*WRITTEN EXERCISE:*
Filter for the word "hinge" and keep each matching line.
***** GIVEN ENTRIES *****
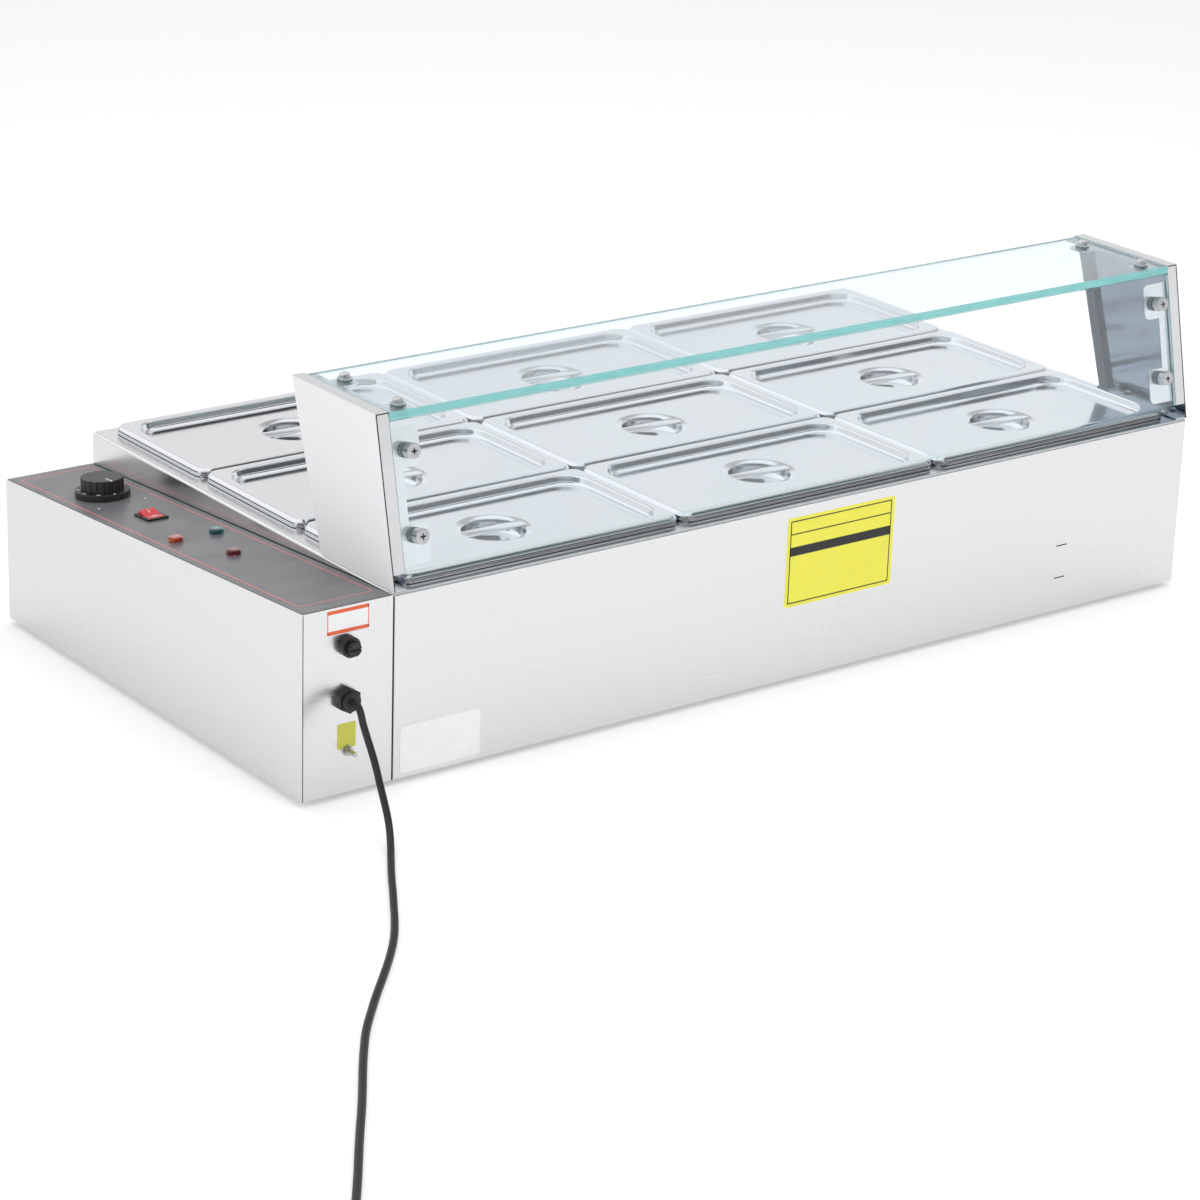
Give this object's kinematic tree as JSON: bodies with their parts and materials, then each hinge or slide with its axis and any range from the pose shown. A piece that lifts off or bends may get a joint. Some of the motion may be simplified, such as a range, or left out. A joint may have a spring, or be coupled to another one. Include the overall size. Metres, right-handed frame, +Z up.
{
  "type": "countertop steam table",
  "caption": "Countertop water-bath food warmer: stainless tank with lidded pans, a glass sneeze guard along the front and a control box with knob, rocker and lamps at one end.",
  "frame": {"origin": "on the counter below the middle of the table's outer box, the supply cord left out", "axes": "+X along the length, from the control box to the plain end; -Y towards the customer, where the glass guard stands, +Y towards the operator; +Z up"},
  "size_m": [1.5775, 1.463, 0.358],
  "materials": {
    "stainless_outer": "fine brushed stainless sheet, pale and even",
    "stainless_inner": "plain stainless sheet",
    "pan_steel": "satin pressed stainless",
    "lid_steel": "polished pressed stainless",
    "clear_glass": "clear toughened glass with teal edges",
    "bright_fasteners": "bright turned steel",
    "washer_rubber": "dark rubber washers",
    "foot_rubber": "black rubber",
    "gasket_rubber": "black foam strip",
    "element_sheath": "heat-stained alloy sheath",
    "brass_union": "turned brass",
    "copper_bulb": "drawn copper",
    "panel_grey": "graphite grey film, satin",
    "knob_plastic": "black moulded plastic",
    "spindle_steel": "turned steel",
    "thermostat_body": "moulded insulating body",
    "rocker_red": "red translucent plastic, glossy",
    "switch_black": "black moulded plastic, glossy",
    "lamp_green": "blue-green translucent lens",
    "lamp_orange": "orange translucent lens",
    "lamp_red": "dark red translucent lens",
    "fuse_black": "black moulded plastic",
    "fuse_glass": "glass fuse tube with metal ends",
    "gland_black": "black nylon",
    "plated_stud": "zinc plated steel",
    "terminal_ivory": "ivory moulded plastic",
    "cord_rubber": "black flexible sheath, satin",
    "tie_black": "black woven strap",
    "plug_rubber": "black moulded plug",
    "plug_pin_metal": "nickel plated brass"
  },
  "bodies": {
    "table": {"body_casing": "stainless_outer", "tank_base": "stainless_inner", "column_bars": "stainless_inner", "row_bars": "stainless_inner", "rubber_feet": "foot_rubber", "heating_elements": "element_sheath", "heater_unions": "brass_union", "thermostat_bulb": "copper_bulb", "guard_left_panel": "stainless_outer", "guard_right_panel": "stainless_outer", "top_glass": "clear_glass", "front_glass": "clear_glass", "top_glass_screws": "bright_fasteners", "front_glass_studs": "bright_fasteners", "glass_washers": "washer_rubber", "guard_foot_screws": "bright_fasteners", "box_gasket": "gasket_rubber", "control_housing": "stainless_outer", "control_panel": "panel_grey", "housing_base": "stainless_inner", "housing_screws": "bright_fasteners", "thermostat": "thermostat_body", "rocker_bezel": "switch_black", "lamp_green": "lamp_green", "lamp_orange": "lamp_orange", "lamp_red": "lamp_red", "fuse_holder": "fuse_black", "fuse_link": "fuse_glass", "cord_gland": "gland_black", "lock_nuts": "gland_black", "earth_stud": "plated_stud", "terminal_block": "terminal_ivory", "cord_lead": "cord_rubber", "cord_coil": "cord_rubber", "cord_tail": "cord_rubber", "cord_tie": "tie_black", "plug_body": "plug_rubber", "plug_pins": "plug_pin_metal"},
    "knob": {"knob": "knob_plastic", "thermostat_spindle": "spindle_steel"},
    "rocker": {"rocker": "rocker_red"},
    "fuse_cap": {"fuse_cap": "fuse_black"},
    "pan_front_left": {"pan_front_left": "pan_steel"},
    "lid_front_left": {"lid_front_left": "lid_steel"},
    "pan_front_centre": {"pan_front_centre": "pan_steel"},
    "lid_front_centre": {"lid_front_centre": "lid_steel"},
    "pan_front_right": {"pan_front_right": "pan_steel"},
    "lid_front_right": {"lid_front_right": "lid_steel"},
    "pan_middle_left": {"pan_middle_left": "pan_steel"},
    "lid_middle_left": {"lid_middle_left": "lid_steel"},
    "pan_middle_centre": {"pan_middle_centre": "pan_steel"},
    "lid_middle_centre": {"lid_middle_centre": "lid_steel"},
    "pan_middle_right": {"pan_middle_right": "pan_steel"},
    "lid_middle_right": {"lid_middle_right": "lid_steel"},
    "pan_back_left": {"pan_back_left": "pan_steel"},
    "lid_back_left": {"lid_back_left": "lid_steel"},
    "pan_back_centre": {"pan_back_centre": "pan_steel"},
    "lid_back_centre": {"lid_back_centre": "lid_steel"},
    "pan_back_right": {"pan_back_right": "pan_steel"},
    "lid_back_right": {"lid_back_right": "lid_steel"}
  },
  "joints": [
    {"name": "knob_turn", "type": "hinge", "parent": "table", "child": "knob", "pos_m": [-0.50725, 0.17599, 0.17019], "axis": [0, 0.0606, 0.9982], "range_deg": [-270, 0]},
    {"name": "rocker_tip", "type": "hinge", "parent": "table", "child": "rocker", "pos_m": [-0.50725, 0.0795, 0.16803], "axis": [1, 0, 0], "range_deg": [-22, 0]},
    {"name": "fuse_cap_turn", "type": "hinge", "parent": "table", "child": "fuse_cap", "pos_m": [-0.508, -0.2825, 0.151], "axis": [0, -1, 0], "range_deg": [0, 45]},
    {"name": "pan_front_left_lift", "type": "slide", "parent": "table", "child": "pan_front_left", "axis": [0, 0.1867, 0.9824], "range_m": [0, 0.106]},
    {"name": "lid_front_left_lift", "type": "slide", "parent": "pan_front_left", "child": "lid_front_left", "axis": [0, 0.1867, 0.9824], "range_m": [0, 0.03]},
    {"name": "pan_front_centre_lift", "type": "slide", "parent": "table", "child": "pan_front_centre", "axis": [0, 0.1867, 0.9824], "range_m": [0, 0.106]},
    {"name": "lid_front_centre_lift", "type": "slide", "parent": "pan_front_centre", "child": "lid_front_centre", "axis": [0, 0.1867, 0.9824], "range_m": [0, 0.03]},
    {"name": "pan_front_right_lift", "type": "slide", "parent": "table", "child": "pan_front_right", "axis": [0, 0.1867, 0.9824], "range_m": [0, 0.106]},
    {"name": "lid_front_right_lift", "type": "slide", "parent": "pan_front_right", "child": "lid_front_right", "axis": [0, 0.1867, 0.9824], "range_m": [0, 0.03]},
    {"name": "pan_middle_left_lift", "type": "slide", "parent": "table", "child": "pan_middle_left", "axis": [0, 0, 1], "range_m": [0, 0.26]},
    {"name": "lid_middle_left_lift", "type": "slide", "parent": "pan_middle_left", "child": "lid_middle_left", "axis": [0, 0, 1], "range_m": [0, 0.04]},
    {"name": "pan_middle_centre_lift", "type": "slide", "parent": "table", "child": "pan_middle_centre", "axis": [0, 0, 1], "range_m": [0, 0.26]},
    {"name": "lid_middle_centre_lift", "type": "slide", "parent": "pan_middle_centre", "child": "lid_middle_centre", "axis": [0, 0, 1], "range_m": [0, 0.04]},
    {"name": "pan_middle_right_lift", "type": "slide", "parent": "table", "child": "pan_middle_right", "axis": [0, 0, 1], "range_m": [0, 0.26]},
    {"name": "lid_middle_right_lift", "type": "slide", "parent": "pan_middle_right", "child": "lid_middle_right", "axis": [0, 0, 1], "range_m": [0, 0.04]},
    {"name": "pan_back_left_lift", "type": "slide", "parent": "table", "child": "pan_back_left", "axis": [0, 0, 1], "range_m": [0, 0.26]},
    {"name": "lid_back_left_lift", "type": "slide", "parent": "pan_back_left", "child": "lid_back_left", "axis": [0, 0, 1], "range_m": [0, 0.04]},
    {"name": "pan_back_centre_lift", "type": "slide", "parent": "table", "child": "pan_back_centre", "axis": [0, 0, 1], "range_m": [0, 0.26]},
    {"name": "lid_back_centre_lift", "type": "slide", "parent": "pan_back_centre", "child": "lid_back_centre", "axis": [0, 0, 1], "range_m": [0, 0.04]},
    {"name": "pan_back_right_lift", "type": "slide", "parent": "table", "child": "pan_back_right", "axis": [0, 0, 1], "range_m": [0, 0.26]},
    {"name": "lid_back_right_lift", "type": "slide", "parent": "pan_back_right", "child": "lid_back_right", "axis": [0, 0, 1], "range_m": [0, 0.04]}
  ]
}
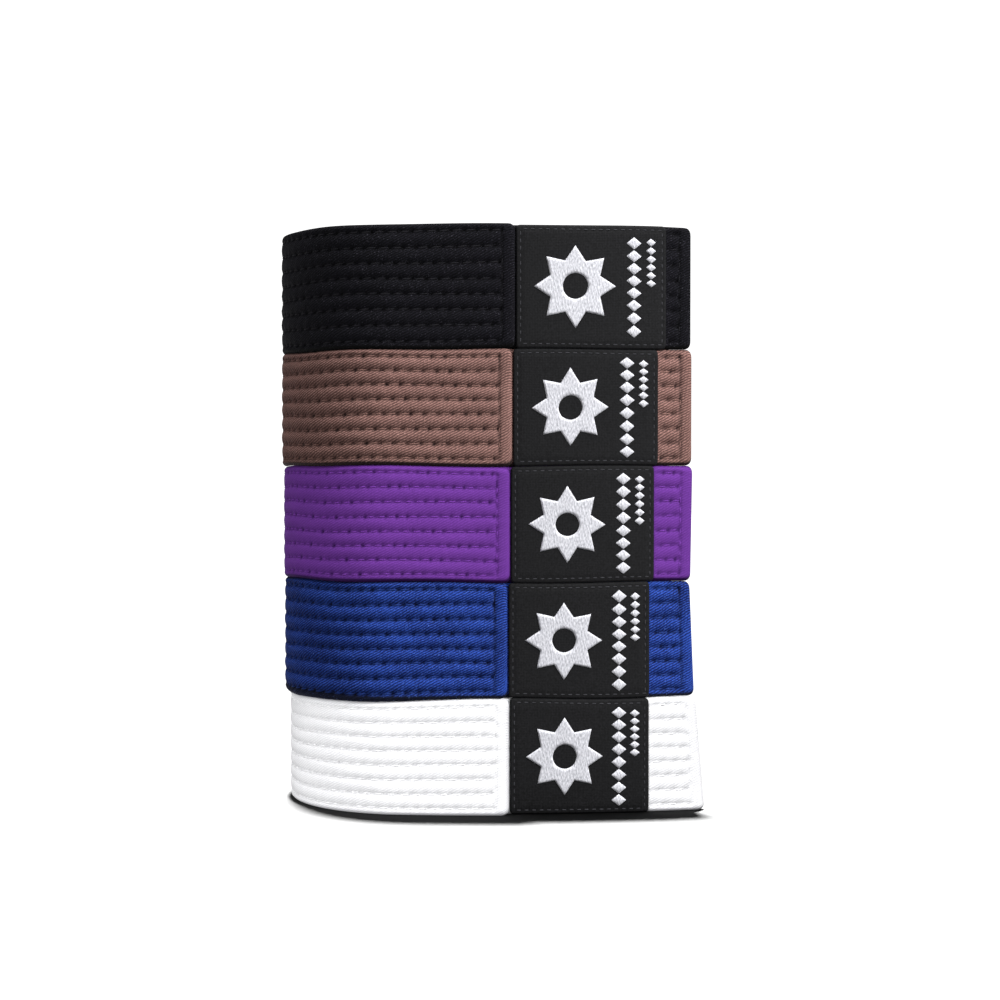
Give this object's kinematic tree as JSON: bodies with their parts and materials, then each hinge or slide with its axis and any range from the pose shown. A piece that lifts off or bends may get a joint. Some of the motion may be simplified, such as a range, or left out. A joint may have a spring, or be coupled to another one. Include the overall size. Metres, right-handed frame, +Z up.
*****
*THE RESULT:*
Give this object's kinematic tree as JSON: bodies with their parts and materials, then each hinge or slide with its axis and any range from the pose shown. A piece that lifts off or bends may get a joint. Some of the motion may be simplified, such as a range, or left out. A joint may have a spring, or be coupled to another one. Include the overall size. Metres, right-handed frame, +Z up.
    {"name": "knob_turn", "type": "hinge", "parent": "table", "child": "knob", "pos_m": [-0.50725, 0.17599, 0.17019], "axis": [0, 0.0606, 0.9982], "range_deg": [-270, 0]},
    {"name": "rocker_tip", "type": "hinge", "parent": "table", "child": "rocker", "pos_m": [-0.50725, 0.0795, 0.16803], "axis": [1, 0, 0], "range_deg": [-22, 0]},
    {"name": "fuse_cap_turn", "type": "hinge", "parent": "table", "child": "fuse_cap", "pos_m": [-0.508, -0.2825, 0.151], "axis": [0, -1, 0], "range_deg": [0, 45]},
Give this object's kinematic tree as JSON: bodies with their parts and materials, then each hinge or slide with its axis and any range from the pose shown. A piece that lifts off or bends may get a joint. Some of the motion may be simplified, such as a range, or left out. A joint may have a spring, or be coupled to another one. Include the overall size. Metres, right-handed frame, +Z up.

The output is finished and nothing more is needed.